The above change has come about amid considerable pressure from the business community in recent years to align Ireland’s competitiveness internationally and in particular with the UK. However, the above measure has a long way to go in terms of matching the UK’s favourable CGT regime which is in place for entrepreneurs who currently enjoy a lower CGT rate of 10% on the first Stg£10 million of chargeable gains.
There has been no change to the 33% CAT rate. However, the Group A CAT tax free threshold has been increased from €225,000 to €280,000 with effect from 14th October 2015 therefore benefitting gifts or inheritances being received by children from their parents. There have been no changes to the CAT Group B and C thresholds which remain at €30,150 and €15,075 respectively.
There have been no changes to VAT rates.
There have been no changes to general stamp duty rates.
The Minister has announced the extension of general stock relief, stock relief for young trained farmers, stock relief for registered farm partnerships and the stamp duty exemption for young trained farmers for a further three years to the end of 2018. All of these measures were due to expire at the end of 2015.

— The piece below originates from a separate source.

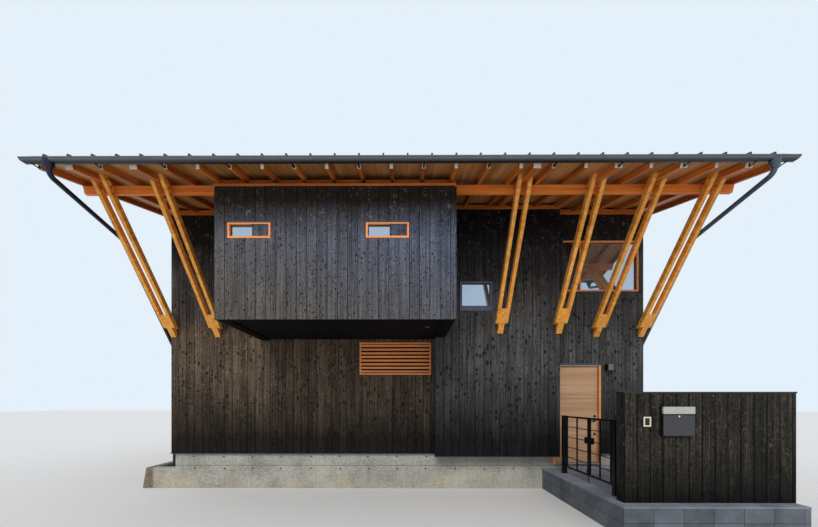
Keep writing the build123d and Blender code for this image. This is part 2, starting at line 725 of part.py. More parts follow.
def make_door():
    """Door frame, the outward-opening leaf, its lever and locks, and its hinge pins."""
    y = (FRONT - FRAME_PROUD, IN_FRONT)
    frame = block((DOOR_LEFT, DOOR_RIGHT), y, (DOOR_SILL, DOOR_HEAD))
    inner_x = (DOOR_LEFT + JAMB, DOOR_RIGHT - JAMB)
    frame -= block(inner_x, y, (DOOR_SILL + THRESHOLD, DOOR_HEAD - JAMB))
    save("door_frame", frame)
    leaf_x = (inner_x[0] + HINGE_GAP, inner_x[1] - SWING_GAP)
    leaf_face = FRONT + LEAF_IN
    leaf_z = (DOOR_SILL + THRESHOLD + LEAF_LIFT, DOOR_HEAD - JAMB - SWING_GAP)
    save("door_leaf", block(leaf_x, (leaf_face, leaf_face + LEAF_T), leaf_z))
    pin_r = HINGE_GAP / 2 - PIN_CLEAR
    pins = [Pos(inner_x[0] + HINGE_GAP / 2, leaf_face, leaf_z[0] + z) * Cylinder(pin_r, DOOR_PIN_H)
            for z in DOOR_PIN_Z]
    save("door_hinge_pins", *pins)
    handle_x = leaf_x[1] - HANDLE_IN
    fittings = []
    for z in LOCK_Z:
        fittings.append(outward(ROSE_R, ROSE_T, handle_x, leaf_face, z))
    lever = outward(ROSE_R, ROSE_T, handle_x, leaf_face, LEVER_Z)
    lever += outward(LEVER_R, LEVER_OUT, handle_x, leaf_face, LEVER_Z)
    bar_x = handle_x - LEVER_L
    lever += Pos(handle_x, leaf_face - LEVER_OUT + LEVER_R, LEVER_Z) * Sphere(LEVER_R)
    bar = Pos(bar_x, leaf_face - LEVER_OUT + LEVER_R, LEVER_Z) * Rot(0, 90, 0)
    lever += bar * Cylinder(LEVER_R, LEVER_L, align=STANDING)
    save("door_handle", lever, *fittings)


def outward(radius, length, x, y, z):
    """A round piece that stands out from a front face."""
    base = Cylinder(radius, length, align=STANDING)
    return Pos(x, y, z) * Rot(90, 0, 0) * base


def make_lamp():
    """The square wall lamp beside the door."""
    x, z = spans(LAMP)
    save("entrance_lamp", block(x, (FRONT - LAMP_OUT, FRONT), z))


def make_step():
    """The raised entrance step and the thin paving on it, which stands a little over its edges."""
    y = (FRONT - STEP_OUT, PLINTH_FRONT)
    save("entrance_step", block((STEP_LEFT, STEP_RIGHT), y, (0, STEP_TOP - PAVING)))
    lip_y = (y[0] - PAVING_LIP, y[1])
    save("step_paving", block((STEP_LEFT - PAVING_LIP, STEP_RIGHT), lip_y, (STEP_TOP - PAVING, STEP_TOP)))


def gate_leaf(hinge_y, meet_y):
    """A leaf of rails, stiles, a middle bar and thin cross bars, between two y places."""
    y = sorted((hinge_y, meet_y))
    z = (GATE_BOTTOM, POST_TOP)
    leaf = block(centred(GATE_X, GATE_RAIL), y, (z[0], z[0] + GATE_RAIL))
    leaf += block(centred(GATE_X, GATE_RAIL), y, (z[1] - GATE_RAIL, z[1]))
    for low in (y[0], y[1] - GATE_STILE):
        leaf += block(centred(GATE_X, GATE_STILE), (low, low + GATE_STILE), z)
    leaf += block(centred(GATE_X, GATE_BAR), centred(sum(y) / 2, GATE_BAR), z)
    rise = (z[1] - z[0] - GATE_RAIL) / (GATE_WIRES + 1)
    for n in range(1, GATE_WIRES + 1):
        middle = z[0] + GATE_RAIL / 2 + n * rise
        leaf += block(centred(GATE_X, GATE_WIRE), y, centred(middle, GATE_WIRE))
    return leaf


def knuckle(pin_y, carrier_y, z):
    """A hinge barrel standing on a level, with the arm that joins it to its post or stile."""
    barrel = Pos(GATE_X, pin_y, z) * Cylinder(KNUCKLE_R, KNUCKLE_H, align=STANDING)
    arm = block(centred(GATE_X, KNUCKLE_ARM), sorted((pin_y, carrier_y)), (z, z + KNUCKLE_H))
    return barrel + arm


def make_gate():
    """Two posts and two leaves that swing out over the step's edge, with a latch where they meet."""
    posts = []
    meets = (FRONT - GATE_SPLIT + SWING_GAP / 2, FRONT - GATE_SPLIT - SWING_GAP / 2)
    levels = (GATE_BOTTOM + KNUCKLE_IN, POST_TOP - KNUCKLE_IN - 2 * KNUCKLE_H)
    for name, out, side, meet_y in zip(("a", "b"), GATE_POST_OUT, (-1, 1), meets):
        middle = FRONT - out
        post_face = middle + side * POST / 2
        pin_y = post_face + side * PIN_OUT
        hinge_y = pin_y + side * PIN_OUT
        post = block(centred(GATE_X, POST), centred(middle, POST), (STEP_TOP, POST_TOP))
        leaf = gate_leaf(hinge_y, meet_y)
        for z in levels:
            post += knuckle(pin_y, post_face, z)
            leaf += knuckle(pin_y, hinge_y, z + KNUCKLE_H + PIN_CLEAR)
        latch_y = sorted((meet_y, meet_y - side * LATCH_L))
        leaf += block(centred(GATE_X, LATCH_T), latch_y, centred(LATCH_Z, LATCH_H))
        if side < 0:
            bolt_y = meet_y + GATE_STILE / 2
            leaf += Pos(GATE_X, bolt_y, STEP_TOP + SWING_GAP) * Cylinder(BOLT_R, BOLT_H, align=STANDING)
        save(f"gate_leaf_{name}", leaf)
        posts.append(post)
    save("gate_posts", *posts)


def make_fence():
    """The boarded screen beside the gate, hollow under its metal cap."""
    x = (FENCE_LEFT, FENCE_RIGHT)
    face = FRONT - FENCE_OUT
    y = (face, face + FENCE_T)
    z = (STEP_TOP, FENCE_TOP)
    boards = block(x, y, z)
    hollow_x = (x[0] + FENCE_BOARD, x[1] - FENCE_BOARD)
    boards -= block(hollow_x, (y[0] + FENCE_BOARD, y[1] - FENCE_BOARD), z)
    save("fence_boards", boards)
    cap_x = (x[0] - CAP_LIP, x[1] + CAP_LIP)
    save("fence_cap", block(cap_x, (y[0] - CAP_LIP, y[1] + CAP_LIP), (z[1], z[1] + CAP_H)))
    box_x, box_z = spans(MAILBOX)
    flap_z = (box_z[1], box_z[1] + FLAP_H)
    mailbox = block(box_x, (face - MAILBOX_OUT, face), box_z)
    save("mailbox", mailbox + block(box_x, (face - FLAP_OUT, face), flap_z))
    phone_x, phone_z = spans(INTERCOM)
    save("intercom", block(phone_x, (face - INTERCOM_OUT, face), phone_z))


make_foundation()
make_floors()
make_front_walls()
make_bay()
make_box()
make_side_and_back_walls()
make_windows()
make_rafters()
make_roof_edges()
make_roof()
make_eave_beam()
make_struts()
make_gutters()
make_downpipes()
make_lamp()
make_step()
make_fence()
make_door()
make_gate()
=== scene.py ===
import json
import math
import random

import bmesh
import bpy
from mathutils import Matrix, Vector


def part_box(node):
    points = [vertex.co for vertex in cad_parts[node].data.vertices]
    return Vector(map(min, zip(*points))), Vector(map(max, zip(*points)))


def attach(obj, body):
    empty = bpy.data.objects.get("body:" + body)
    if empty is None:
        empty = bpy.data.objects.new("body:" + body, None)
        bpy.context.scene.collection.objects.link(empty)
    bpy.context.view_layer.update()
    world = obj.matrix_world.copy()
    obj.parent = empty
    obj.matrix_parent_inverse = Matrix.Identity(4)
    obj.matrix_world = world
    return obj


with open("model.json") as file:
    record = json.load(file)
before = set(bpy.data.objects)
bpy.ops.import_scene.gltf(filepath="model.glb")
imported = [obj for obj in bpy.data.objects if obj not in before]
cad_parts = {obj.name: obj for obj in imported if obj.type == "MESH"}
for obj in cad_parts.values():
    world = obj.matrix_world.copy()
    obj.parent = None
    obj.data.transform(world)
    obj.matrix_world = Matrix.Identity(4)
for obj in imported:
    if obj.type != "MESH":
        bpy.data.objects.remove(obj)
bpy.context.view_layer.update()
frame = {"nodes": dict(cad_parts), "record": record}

NODES = frame["nodes"]
RNG = random.Random(11)
FINISH = {}

# Image frame and camera, worked out from the photograph's vanishing lines
IMAGE_W, IMAGE_H = 818, 527
FOCAL_PX = 370
CENTRE_PX = (402.7, 403)
SENSOR = 36
EYE = (-0.045, -7.6605, 1.76)
YAW = math.radians(0.27)
CLIP_END = 200


def make_camera():
    data = bpy.data.cameras.new("camera")
    data.sensor_width = SENSOR
    data.sensor_fit = "HORIZONTAL"
    data.lens = FOCAL_PX / IMAGE_W * SENSOR
    data.shift_x = (IMAGE_W / 2 - CENTRE_PX[0]) / IMAGE_W
    data.shift_y = (CENTRE_PX[1] - IMAGE_H / 2) / IMAGE_W
    data.clip_end = CLIP_END
    camera = bpy.data.objects.new("camera", data)
    camera.location = EYE
    camera.rotation_euler = (math.pi / 2, 0, YAW)
    bpy.context.scene.collection.objects.link(camera)
    bpy.context.scene.camera = camera


# Node graph helper

NOISE_LOW, NOISE_HIGH = 0.3, 0.7  # nearly all values of a noise lie between these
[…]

He also announced a new succession transfer proposal to assist with succession planning for farms. It is intended to allow two people to form a partnership with the intention of transferring the farm to the younger individual at the end of a particular specified period. It is understood that this will take the form of an income tax credit worth up to €5,000 per annum for five years allocated to the partnership and split between the partners in their profit sharing ratio. It is anticipated that further information regarding this measure will be included in the Finance Bill.